When the dry season winds
blow strong and steady, the Racing Committee goes into action,scheduling races and
cruising picnics (luaus) and an annual treasure hunt on Taboga or Taboguilla Island. Bill
Clark is Chairman of the Sail Yacht Racing Committee.
WINNERS OF SAIL
RACES
In the last racing season,
the Tondelayo placed first; Bill Blark's Kelpie, second; Lee Gregg's Novia,
third; and Bill Wymer's Kon Hiro, fourth.
The Balboa Yacht Club burgee
has flown in several ocean races off the United States' coasts. Tucker McClure's ketch Chiriqui,
with his local manager, George Bobbitt aboard, last year won the Class "B"

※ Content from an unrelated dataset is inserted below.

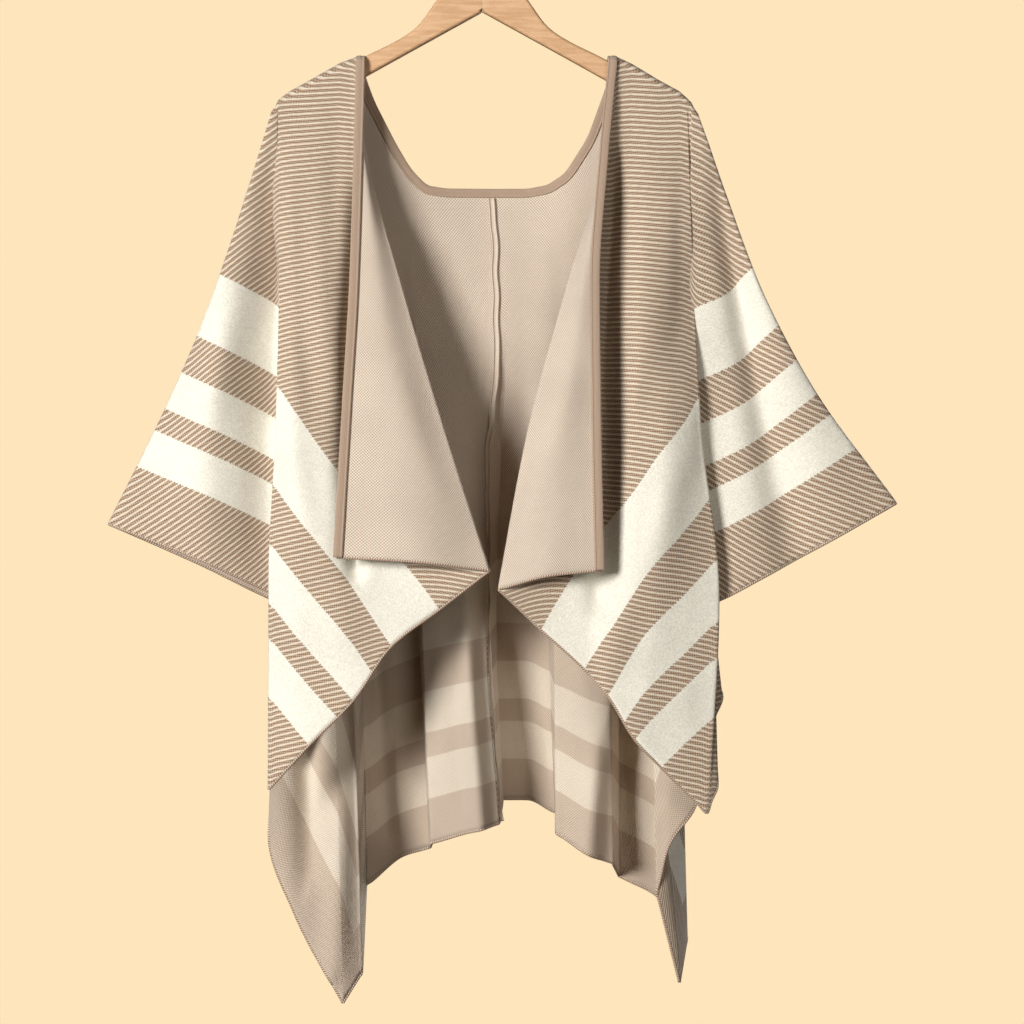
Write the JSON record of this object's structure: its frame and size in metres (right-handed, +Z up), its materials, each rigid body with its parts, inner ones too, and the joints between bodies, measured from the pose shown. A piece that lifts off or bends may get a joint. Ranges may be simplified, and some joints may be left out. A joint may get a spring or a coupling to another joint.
{
  "type": "knitted poncho sweater on a wooden hanger",
  "caption": "Open-front knitted poncho cardigan with banded cape sleeves and turned-back lapels, hanging on a wooden hanger.",
  "frame": {"origin": "the point inside the top of the hook that bears on a rail, in the middle of the hanger's thickness", "axes": "+Z up, -Y out of the garment's front, +X towards the wearer's left sleeve"},
  "size_m": [0.8635, 0.2124, 1.2241],
  "materials": {
    "knit": "matt double-faced jacquard knit, taupe with fine cream ridges and plain cream bands",
    "binding": "matt fine taupe rib",
    "wood": "satin lacquered beech",
    "hook_steel": "bright plated wire"
  },
  "bodies": {
    "root": {"right_front": "knit", "left_front": "knit", "right_back": "knit", "left_back": "knit", "right_front_binding": "binding", "left_front_binding": "binding", "neck_binding": "binding", "back_seam": "knit", "right_hanger_arm": "wood", "left_hanger_arm": "wood", "hanger_hook": "hook_steel"}
  },
  "joints": []
}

trophy, and was second on corrected time for the Time Prize in the Los Angeles-Honolulu
Yacht Race.
Ed McIntosh's Starcrest
has also competed in winter races around Florida, the most notable being the St.
Petersburg-Havana Ocean Race in 1950, in which Starcrest placed third in Class
"C".
The Balboa Yacht Club was
organized in 1946 from the remaining interested members of the former Balboa Boat Club,
which operated before the war from the present home base of the Yacht Club and the Panama
Bay Yacht Club, which operated in Panama during the war.